Film expérimental | 4k | couleur | 13:1 | Slovénie, Royaume-Uni | 0

NADA: Act II restages a reimagined performance of Béla Bartók’s pantomime ballet The Miraculous Mandarin - as performed inside the Yugoslav Pavilion at the Brussels EXPO in 1958. With its scope to represent the country’s new aesthetic direction on Nations Day almost sixty years ago, the ballet score is here traced through scarce archives and re-invented and overwritten with new purpose in collaboration with the choreographer Lea Anderson. Based on a story by Melchior Lengyel, The Miraculous Mandarin constituted a peculiar choice for the National Day given that it possessed something of a scandalous reputation owing to its prurient narrative: three pimps make use of a prostitute to lure passing men into a room with the intention of robbing them. The titular Mandarin arrives, doomed to be the next victim. His « miraculousness » stems from his ability to withstand beating, suffocation, and stabbing without perishing, persisting always in his lust for the woman. Finally, she embraces him and he dies, sated. Bartók’s original characters, the pimps, prostitute and exotic Mandarin are replaced with the archetypes of politicians, the ideal of Mother Nation, and that most easily abused of Modern practitioners: the Architect. In doing so, the ballet becomes an allegorical proposition through which to view European history: the thugs cast as the state’s bureaucrats and politicos, who deceive and enslave, destroying the desires of those who produce for the benefit of the nation or artistic idealism. Shot in the iconic Arne Jacobsen’s Aarhus City Hall NADA: Act II links across time and space various European models of statecraft, soft power and its framing.

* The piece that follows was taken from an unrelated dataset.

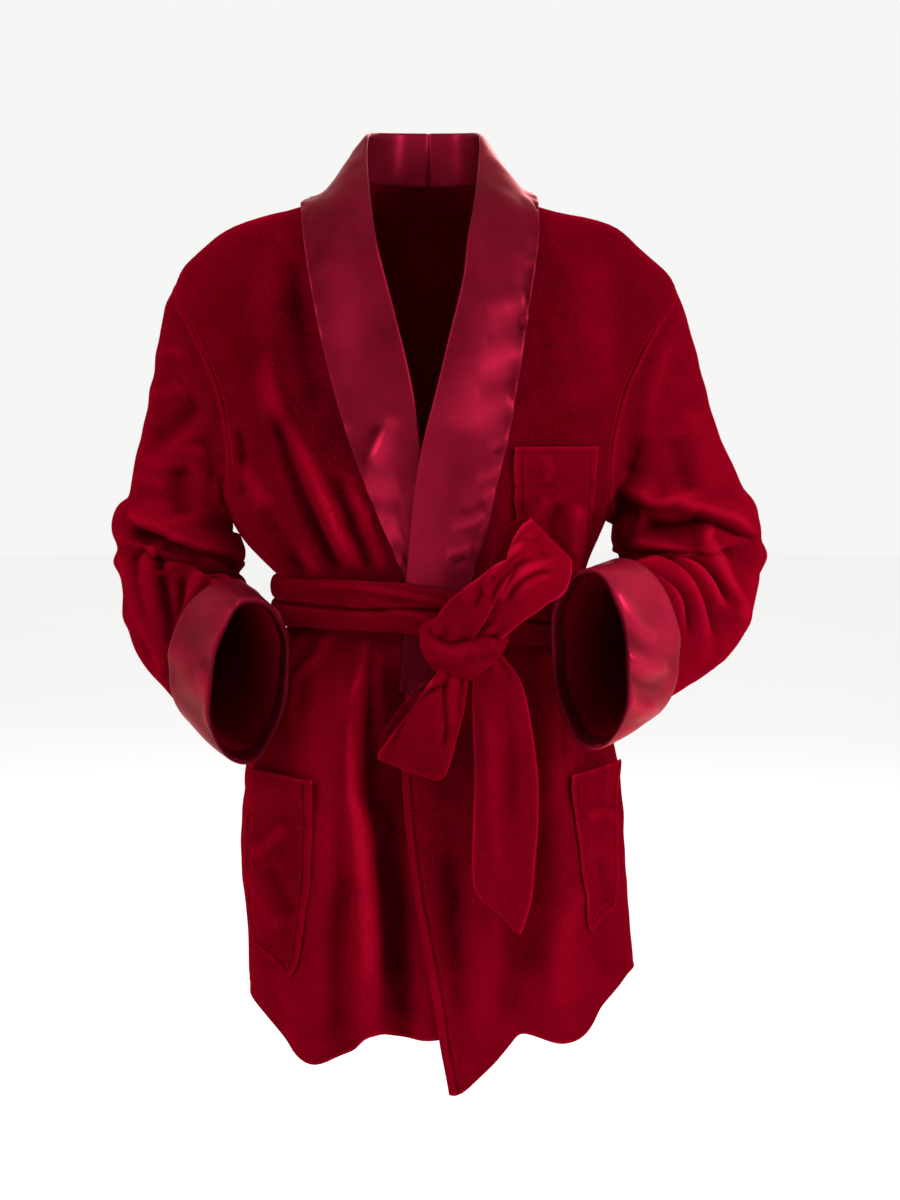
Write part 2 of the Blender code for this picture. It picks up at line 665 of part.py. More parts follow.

Jasmina Cibic (b. Ljubljana 1979) is a London based artist who works in performance, installation and film, employing a range of activity, media and theatrical tactics to redefine or reconsider a specific ideological formation and its framing devices such as art and architecture. Her work draws a parallel between the construction of national culture and its use value for political aims, encouraging the viewer to consider the timelessness of psychological and soft power mechanisms that authoritarian structures utilise in their own reinsertion and reinvention. Jasmina represented Slovenia at the 55th Venice Biennial with her project « For Our Economy and Culture ».